--- Task directions ---
Quote every line below exactly as it reads.

--- Data lines ---

════════════════════

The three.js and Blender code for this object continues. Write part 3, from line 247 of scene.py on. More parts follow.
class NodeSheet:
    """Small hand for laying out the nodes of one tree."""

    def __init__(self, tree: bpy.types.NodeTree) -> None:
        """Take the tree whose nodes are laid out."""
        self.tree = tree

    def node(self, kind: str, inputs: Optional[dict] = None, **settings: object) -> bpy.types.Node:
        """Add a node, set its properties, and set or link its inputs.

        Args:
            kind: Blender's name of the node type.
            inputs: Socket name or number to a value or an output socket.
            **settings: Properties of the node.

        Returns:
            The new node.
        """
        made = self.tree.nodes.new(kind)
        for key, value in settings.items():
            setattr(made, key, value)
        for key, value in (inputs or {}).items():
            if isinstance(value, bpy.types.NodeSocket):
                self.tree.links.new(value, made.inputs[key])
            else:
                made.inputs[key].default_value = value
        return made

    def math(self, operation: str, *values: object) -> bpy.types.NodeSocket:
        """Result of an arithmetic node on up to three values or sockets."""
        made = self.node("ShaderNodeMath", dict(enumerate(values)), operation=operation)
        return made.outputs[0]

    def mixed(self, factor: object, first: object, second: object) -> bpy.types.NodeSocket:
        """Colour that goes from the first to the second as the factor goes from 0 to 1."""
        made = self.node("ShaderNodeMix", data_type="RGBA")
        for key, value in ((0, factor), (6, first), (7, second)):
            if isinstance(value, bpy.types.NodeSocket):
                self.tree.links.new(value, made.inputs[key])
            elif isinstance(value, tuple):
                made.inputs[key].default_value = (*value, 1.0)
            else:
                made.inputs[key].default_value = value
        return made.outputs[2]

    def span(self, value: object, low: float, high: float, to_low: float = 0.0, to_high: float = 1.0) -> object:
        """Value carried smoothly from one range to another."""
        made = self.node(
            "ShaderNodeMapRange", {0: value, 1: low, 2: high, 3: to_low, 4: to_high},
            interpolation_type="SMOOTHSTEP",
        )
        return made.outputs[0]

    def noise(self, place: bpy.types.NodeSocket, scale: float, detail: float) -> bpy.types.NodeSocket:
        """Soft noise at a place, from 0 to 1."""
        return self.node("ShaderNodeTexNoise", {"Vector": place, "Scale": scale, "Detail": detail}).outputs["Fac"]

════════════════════

--- Answer to the task ---
The three.js and Blender code for this object continues. Write part 3, from line 247 of scene.py on. More parts follow.
class NodeSheet:
    """Small hand for laying out the nodes of one tree."""

    def __init__(self, tree: bpy.types.NodeTree) -> None:
        """Take the tree whose nodes are laid out."""
        self.tree = tree

    def node(self, kind: str, inputs: Optional[dict] = None, **settings: object) -> bpy.types.Node:
        """Add a node, set its properties, and set or link its inputs.

        Args:
            kind: Blender's name of the node type.
            inputs: Socket name or number to a value or an output socket.
            **settings: Properties of the node.

        Returns:
            The new node.
        """
        made = self.tree.nodes.new(kind)
        for key, value in settings.items():
            setattr(made, key, value)
        for key, value in (inputs or {}).items():
            if isinstance(value, bpy.types.NodeSocket):
                self.tree.links.new(value, made.inputs[key])
            else:
                made.inputs[key].default_value = value
        return made

    def math(self, operation: str, *values: object) -> bpy.types.NodeSocket:
        """Result of an arithmetic node on up to three values or sockets."""
        made = self.node("ShaderNodeMath", dict(enumerate(values)), operation=operation)
        return made.outputs[0]

    def mixed(self, factor: object, first: object, second: object) -> bpy.types.NodeSocket:
        """Colour that goes from the first to the second as the factor goes from 0 to 1."""
        made = self.node("ShaderNodeMix", data_type="RGBA")
        for key, value in ((0, factor), (6, first), (7, second)):
            if isinstance(value, bpy.types.NodeSocket):
                self.tree.links.new(value, made.inputs[key])
            elif isinstance(value, tuple):
                made.inputs[key].default_value = (*value, 1.0)
            else:
                made.inputs[key].default_value = value
        return made.outputs[2]

    def span(self, value: object, low: float, high: float, to_low: float = 0.0, to_high: float = 1.0) -> object:
        """Value carried smoothly from one range to another."""
        made = self.node(
            "ShaderNodeMapRange", {0: value, 1: low, 2: high, 3: to_low, 4: to_high},
            interpolation_type="SMOOTHSTEP",
        )
        return made.outputs[0]

    def noise(self, place: bpy.types.NodeSocket, scale: float, detail: float) -> bpy.types.NodeSocket:
        """Soft noise at a place, from 0 to 1."""
        return self.node("ShaderNodeTexNoise", {"Vector": place, "Scale": scale, "Detail": detail}).outputs["Fac"]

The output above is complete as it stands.